Mon hagiographie intrigue plus d'un lecteur bienveillant. Pascale me demande de qui attends-je de la reconnaissance. Si j'en perçois ici et ailleurs, ce ne peut être que de mes pairs, entendre de mon père, suggère-t-elle avec malice. Or le 23 octobre j'ai fait de désagréables cauchemars dont la date coïncide avec son anniversaire. J'incarne en effet sa revanche, puisqu'il dût abandonner le monde du spectacle à 40 ans et retourner à l'école pour nourrir ses deux enfants.
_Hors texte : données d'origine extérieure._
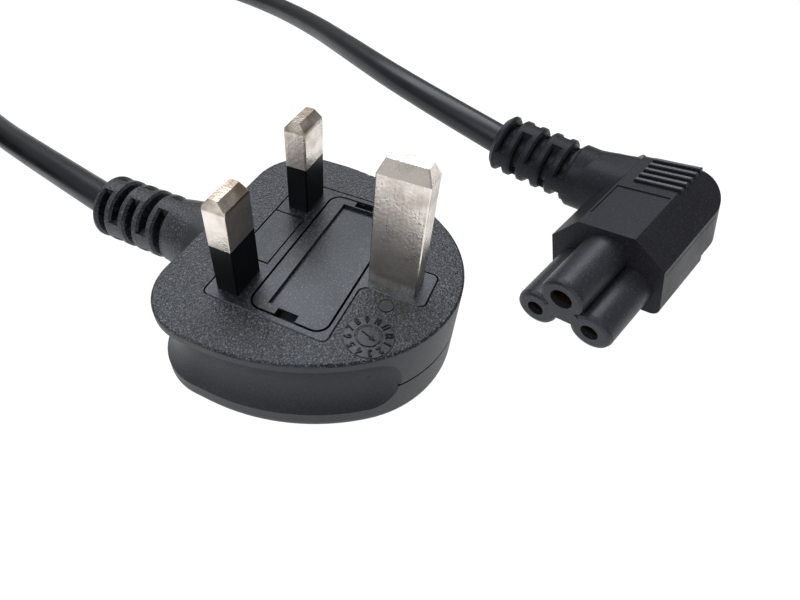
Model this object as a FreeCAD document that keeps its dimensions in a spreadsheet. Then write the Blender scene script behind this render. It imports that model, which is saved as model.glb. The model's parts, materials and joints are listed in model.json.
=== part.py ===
"""A moulded British three-pin plug on its lead, with the right-angle three-pole appliance connector.

The plug lies on its back with its pins up. The origin is on the surface that it lies on, under the
middle of the two line pins. +Z runs along the pins, +Y towards the earth pin, +X towards neutral.
Sizes are millimetres. The plug's pieces are drawn from the engagement face and the connector's from
the foot of its front face, and each is then placed.
"""
import FreeCAD, Part
import math
import os
import Sketcher
from FreeCAD import Placement, Rotation, Vector

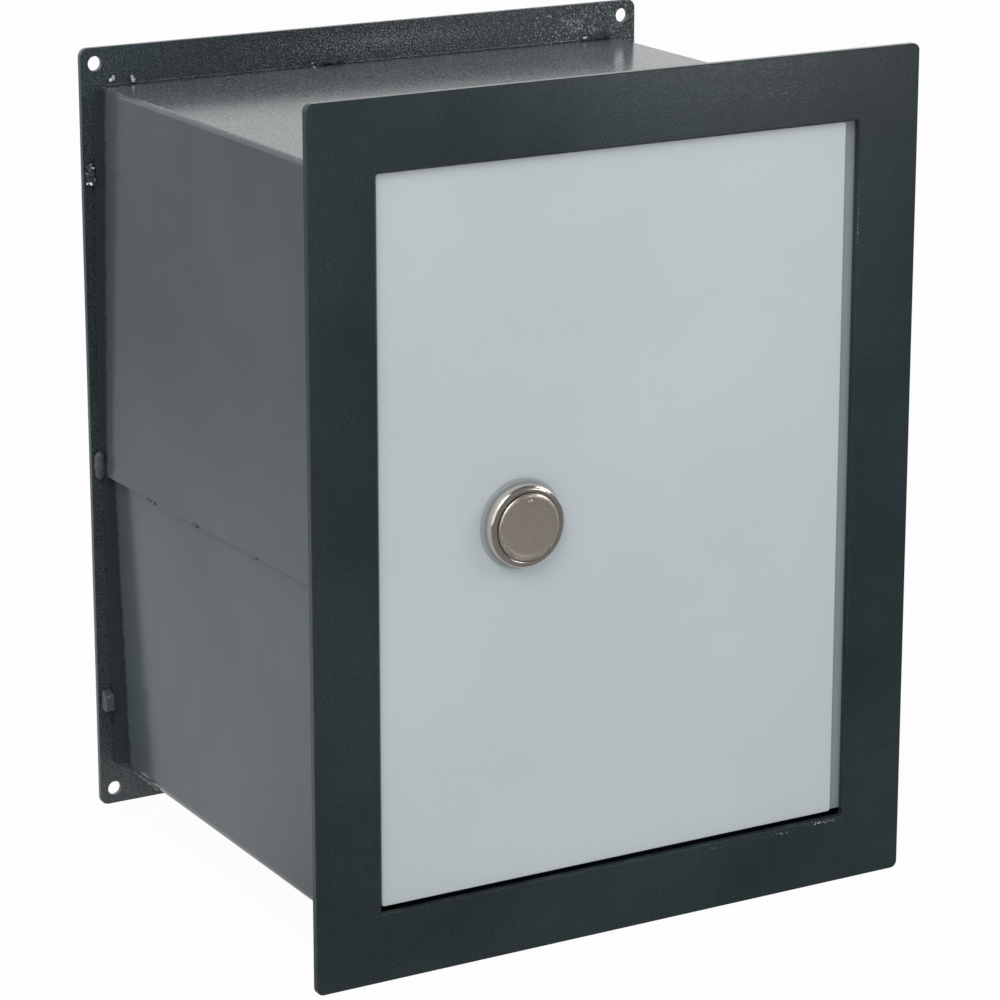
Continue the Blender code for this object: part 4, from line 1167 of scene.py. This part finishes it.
@dataclass
class WeldWork:
    """The welds round the body's rear end, the bead on its bend and the seam's tacks."""

    shop: MeshShop
    side_x: float = 160.8
    plate_y: float = -4.6
    corner_y: float = -3.35
    corner_z: float = 182.9
    corner_half: float = 150.0
    corner_steps: int = 75
    corner_sides: int = 8
    block: tuple[Pair, Pair, Pair] = ((157.4, 162.8), (-9.0, -3.1), (-149.0, -138.0))
    block_slope: float = 2.2
    block_arris: float = 0.9
    bar_z: Pair = (-19.0, -11.5)
    seam_z: float = -21.0
    seam_x: Pair = (152.9, 157.4)
    body_front: float = -255.7
    tack_places: tuple[Pair, ...] = ((-62.0, 5.0), (-108.0, 1.8), (-172.0, 1.8))

    def row(self, weld: WeldRow, seed: float) -> None:
        """Builds one weld from drops that run into each other.

        Args:
            weld: the weld.
            seed: shifts the noise.
        """
        builder = bmesh.new()
        start, end = Vector(weld.start), Vector(weld.end)
        for step in range(weld.drops):
            sway = Vector([weld.wander * math.sin(seed + step * (1.7 + 0.6 * k))
                           for k in range(3)])
            grow = 0.85 + 0.3 * abs(math.sin(seed * 1.3 + step * 2.1))
            spot = start.lerp(end, step / max(1, weld.drops - 1)) + sway
            self.shop.nugget(builder, spot, [size * grow for size in weld.drop],
                             seed + step, weld.rough)
        self.shop.piece(weld.name, builder, weld.finish)

    def side(self, side: int, label: str) -> None:
        """Builds the welds beside one leg of the body, and the small block under them.

        Args:
            side: -1 on the left and 1 on the right.
            label: the side's word in names.
        """
        x = side * self.side_x
        y = self.plate_y - 0.3
        self.row(WeldRow(f"weld_{label}_upper", "weld_bright", (x, y, 134.0), (x, y, 141.0),
                         (2.3, 1.9, 2.2), 3, 0.5, 0.42), 3.1 * side)
        y = self.plate_y - 0.8
        low, high = self.bar_z
        self.row(WeldRow(f"weld_{label}_middle", "weld_smooth", (x, y, low), (x, y, high),
                         (2.8, 2.4, 3.9), 3, 0.15, 0.06), 5.2 * side)
        across, (front, back), (foot, top) = self.block
        near, far = sorted(side * value for value in across)
        block = bmesh.new()
        bmesh.ops.create_cube(block, size=1.0)
        for corner in block.verts:
            x, y, z = (low if way < 0.0 else high for way, (low, high) in
                       zip(corner.co, ((near, far), (front, back), (foot, top))))
            drop = self.block_slope if (y, z) == (front, top) else 0.0
            corner.co = metres((x, y, z - drop))
        self.shop.piece(f"weld_{label}_block", block, "weld_grey", arris=self.block_arris)

    def tacks(self, side: int, label: str) -> None:
        """Builds the short tacks that hold the two sheets along their seam.

        Args:
            side: -1 on the left and 1 on the right.
            label: the side's word in names.
        """
        near, far = self.seam_x
        for count, (y, half) in enumerate(self.tack_places):
            x = side * (near + (far - near) * (y - self.body_front) / -self.body_front)
            drops = 2 + count % 2 + int(half > 2.0)
            self.row(WeldRow(f"seam_tack_{label}_{count + 1}", "weld_seam",
                             (x, y - half, self.seam_z), (x, y + half, self.seam_z),
                             (1.3, 1.6, 1.3), drops, 0.2), 2.7 + count)

    def corner_line(self) -> None:
        """Builds the thin line of paint that fills the corner over the body."""
        sections = []
        for step in range(self.corner_steps + 1):
            x = self.corner_half * (2.0 * step / self.corner_steps - 1.0)
            swell = 0.45 + 0.25 * noise.noise(Vector((x * 0.09, 3.0, 1.0)))
            ring = self.shop.circle((self.corner_y, self.corner_z), swell,
                                    self.corner_sides)
            sections.append([(x, y, z) for y, z in ring])
        self.shop.piece("corner_fillet", self.shop.loft(sections), "plate_paint")

    def build(self) -> None:
        """Builds all welds."""
        for side, label in ((-1, "left"), (1, "right")):
            self.side(side, label)
            self.tacks(side, label)
        y = self.plate_y + 0.6
        z = self.corner_z + 0.6
        rows = (
            WeldRow("weld_top_left", "weld_spark", (-148.5, y, z + 1.5),
                    (-147.0, y, z + 3.2), (0.9, 0.8, 1.1)),
            WeldRow("weld_top_second", "weld_spark", (-136.5, y, z + 2.2),
                    (-135.4, y, z + 1.0), (0.8, 0.8, 1.0)),
            WeldRow("weld_top_middle", "weld_painted", (-35.0, y, z),
                    (-16.5, y, z + 0.9), (1.9, 1.3, 1.3), 9, 0.5, 0.4),
            WeldRow("weld_top_right", "weld_painted", (133.0, y, z),
                    (145.5, y, z + 0.6), (2.2, 1.5, 1.6), 6, 0.5, 0.4),
            WeldRow("weld_top_drip", "weld_spark", (-34.2, y - 0.9, z + 0.6),
                    (-33.8, y - 2.6, z - 0.3), (0.6, 1.0, 0.5)),
            WeldRow("weld_top_spark", "weld_spark", (131.6, y - 0.8, z + 0.9),
                    (132.6, y - 0.8, z + 0.3), (0.9, 0.9, 0.7)),
            *(WeldRow(f"weld_bead_{label}", "weld_raw", (side * 147.3, -10.0, -184.6),
                      (side * 147.6, -38.0, -184.7), (0.8, 1.9, 0.8), 11, 0.25, 0.35)
              for side, label in ((-1, "left"), (1, "right"))),
        )
        for count, weld in enumerate(rows):
            self.row(weld, 7.3 + 1.9 * count)
        self.corner_line()


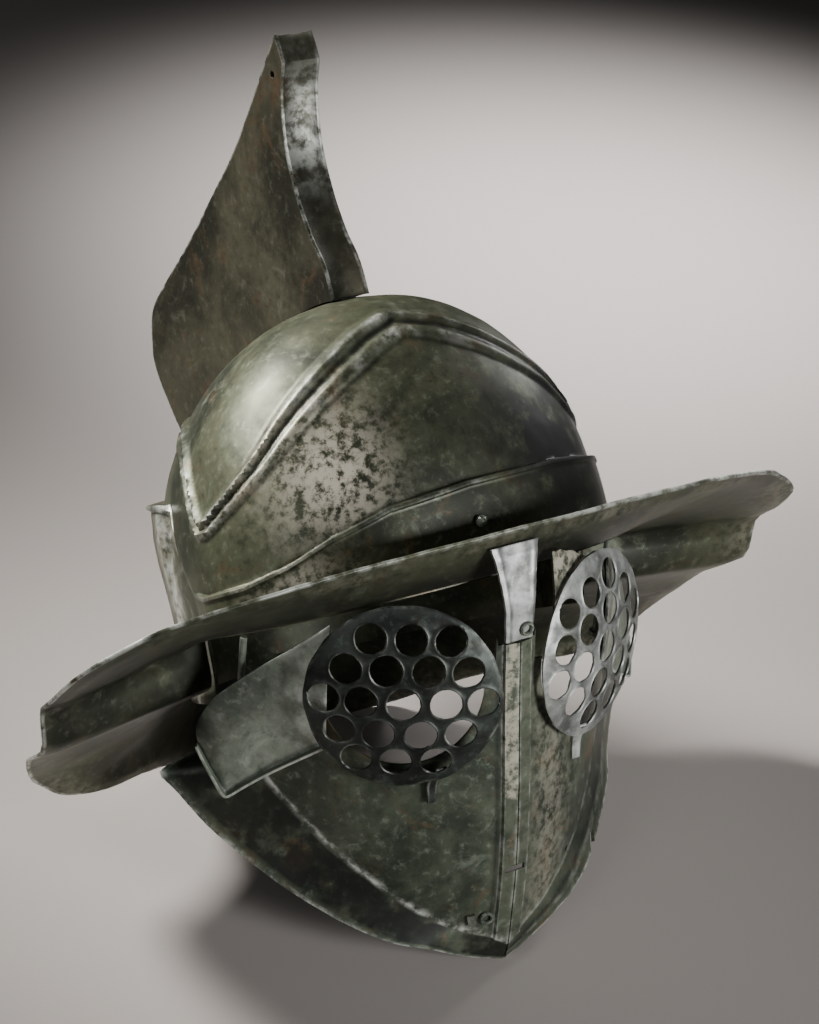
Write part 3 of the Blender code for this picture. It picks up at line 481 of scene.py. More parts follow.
points = [p for row, _ in rows for p in row]
looks = [look for _, row in rows for look in row]
faces = grid_faces(len(rows), len(TURNS), closed=True)
apex = len(points)
points.append(bowl_point(0, BOWL_HEIGHT))
looks.append({})
last = apex - len(TURNS)
faces += [(last + i, last + (i + 1) % len(TURNS), apex) for i in range(len(TURNS))]
bowl = new_piece("bowl_sheet", points, faced_out(points, faces, (0, 30 * MM, 40 * MM)), looks, "shell",
                 "bowl", SHEET)
bowl.data.materials.append(FINISH["bowl"])
print("bowl:", len(points), "points")

# %% [markdown]
# ## The brim
# The brim is one sheet that dips at both sides into wings and runs back to a neck guard. Its edge is
# hammered into a thin lip that catches the light. Sections from the bowl to the outer edge follow one
# table, and smooth curves between them give the sweep that the smith's hammer gave.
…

Mon père, avec ses manières de nouveau riche (c'était très relatif, il finit de rembourser ses dettes à 67 ans, trois ans avant sa mort), était très fier de son rejeton. Alors qu'il était hospitalisé pour des problèmes cardiaques, il me présente à l'infirmier qui fait son lit : "Mon fils, qui est compositeur..." Comme le type n'en a rien à battre, mon père insiste "... d'opéra !". Nous venions d'être joués à l'Opéra Garnier avec la partition de Manèges, chorégraphie de Karine Saporta avec le GRCOP, et avions enregistré L'hallali, opéra-bouffe sur un livret de Régis Franc interprété par l'Ensemble de l'Itinéraire, le premier album en CD du Drame. De là à me qualifier de compositeur d'opéra il y a un monde. Pour lui c'était la panacée universelle. Dans ses derniers jours, comme il écoutait la Callas au casque les larmes coulaient le long de ses joues. Je continue à sentir le poids de son regard posé sur moi, vingt-deux ans après sa mort qui me renvoie automatiquement à la mienne.

J'ai retrouvé la photo dans le dossier de l'opérette Nouvelle-Orléans, avec Sidney Bechet et Mattye Peters, qui sonna la faillite de mon père. Il vendit heureusement le bureau Empire, qu'il tenait lui-même de son père, avant de déménager de la rue des Peupliers à la route de la Reine à Boulogne-Billancourt. Mon oncle, Gilbert Martin, avait peint son portrait. Dans le grand miroir, j'aperçois le vieux poste de radio Telefunken, un insigne de la paix que j'avais fabriqué avec du papier d'aluminium et un téléphone à cadran.